The USD/CAD gained ground in the early week, taking the pair from opening bids near 1.3495 directly into the 200-hour Simple Moving Average (SMA) just below the 1.3600 handle. 

The Canadian Dollar is in the green for the week against everything except the safe havens. Despite the Loonie’s bid on Wednesday, the USD/CAD still remains down around half a percent from Monday’s opening bids.

USD/CAD Hourly Chart

USD/CAD Daily Chart

Bank of Canada FAQs

The Bank of Canada (BoC), based in Ottawa, is the institution that sets interest rates and manages monetary policy for Canada. It does so at eight scheduled meetings a year and ad hoc emergency meetings that are held as required. The BoC primary mandate is to maintain price stability, which means keeping inflation at between 1-3%. Its main tool for achieving this is by raising or lowering interest rates. Relatively high interest rates will usually result in a stronger Canadian Dollar (CAD) and vice versa. Other tools used include quantitative easing and tightening.

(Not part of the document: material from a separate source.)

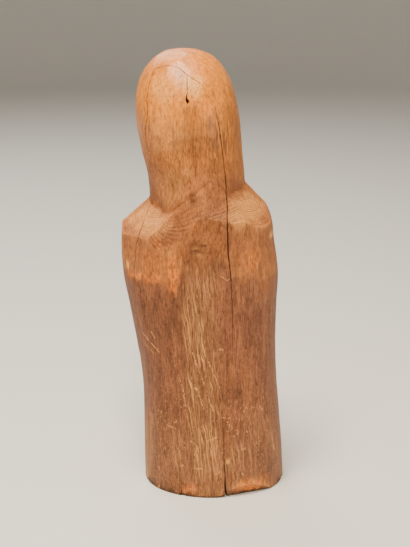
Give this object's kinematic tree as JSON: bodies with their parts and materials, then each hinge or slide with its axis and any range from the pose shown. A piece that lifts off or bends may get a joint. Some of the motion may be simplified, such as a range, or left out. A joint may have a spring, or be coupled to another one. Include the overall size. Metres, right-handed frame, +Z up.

In extreme situations, the Bank of Canada can enact a policy tool called Quantitative Easing. QE is the process by which the BoC prints Canadian Dollars for the purpose of buying assets – usually government or corporate bonds – from financial institutions. QE usually results in a weaker CAD. QE is a last resort when simply lowering interest rates is unlikely to achieve the objective of price stability. The Bank of Canada used the measure during the Great Financial Crisis of 2009-11 when credit froze after banks lost faith in each other’s ability to repay debts.

Quantitative tightening (QT) is the reverse of QE. It is undertaken after QE when an economic recovery is underway and inflation starts rising. Whilst in QE the Bank of Canada purchases government and corporate bonds from financial institutions to provide them with liquidity, in QT the BoC stops buying more assets, and stops reinvesting the principal maturing on the bonds it already holds. It is usually positive (or bullish) for the Canadian Dollar.